Antimicrobial activity of thin-film composite membranes functionalized with cellulose nanocrystals and silver nanoparticles via one-pot deposition and layer-by-layer assembly

Abstract

In this study, we propose the production of a thin-film composite (TFC) membrane with efficient antimicrobial properties by modifying it with cellulose nanocrystals (CNC) and silver nanoparticles (AgNP). Two approaches (i.e., “one-pot” and “layer-by-layer”) were employed to incorporate CNC and AgNP onto the membrane surface and their impact on the membrane antimicrobial properties was examined. Firstly, the “one-pot” method involved reacting CNC with AgNO₃ and NaBH₄ to form a CNC/Ag hybrid material.

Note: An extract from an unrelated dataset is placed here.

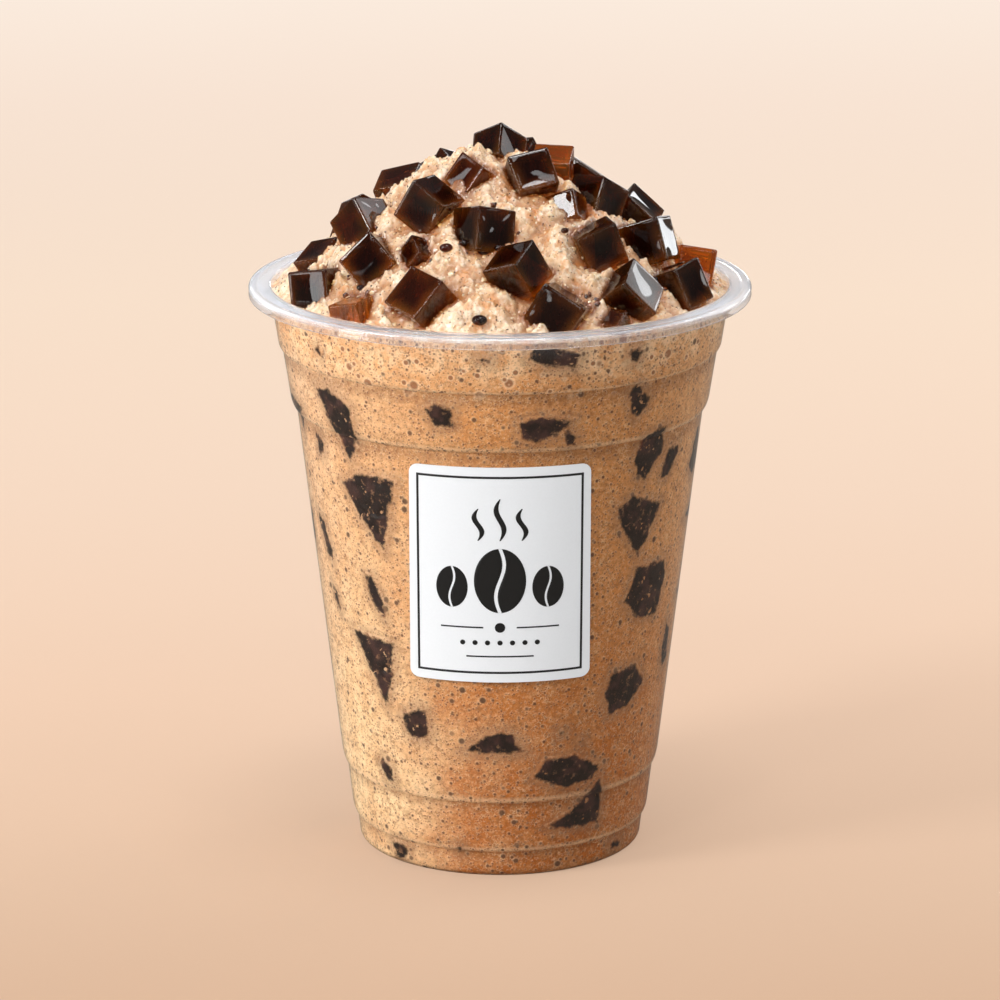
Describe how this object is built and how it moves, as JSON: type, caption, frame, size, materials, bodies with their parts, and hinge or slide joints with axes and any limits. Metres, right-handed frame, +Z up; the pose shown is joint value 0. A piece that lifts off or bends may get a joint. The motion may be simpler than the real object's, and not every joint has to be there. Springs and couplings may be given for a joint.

This CNC/Ag hybrid was then applied to the TFC drawmembranes using polydopamine (PDA) chemistry, allowing the deposition of both CNC and AgNP in a single step. Secondly, the “layer-by-layer” method involved attaching CNC to the membrane surface using PDA chemistry, which was then followed by an in situ reaction of AgNO₃ and NaBH₄ to deposit the AgNP directly on top of the CNC layer. Membranes modified with a CNC/Ag hybrid using the one-pot method were able to deactivate 75.7 ± 15.6% of attached E. coli cells without detrimental impact to membrane separation performance. The membranes modified using the layer-by-layer assembly demonstrated improved antimicrobial activity when compared to those modified with the one-pot CNC/Ag hybrid, being capable of inactivating 90% of the attached E. coli cells. On the other hand, the layer-by-layer modification method led to a significant loss in the membrane's salt rejection capacity. These water-based, straightforward, and simple functionalization strategies can tailor the antimicrobial and anti-biofouling performance of membranes for water treatment applications.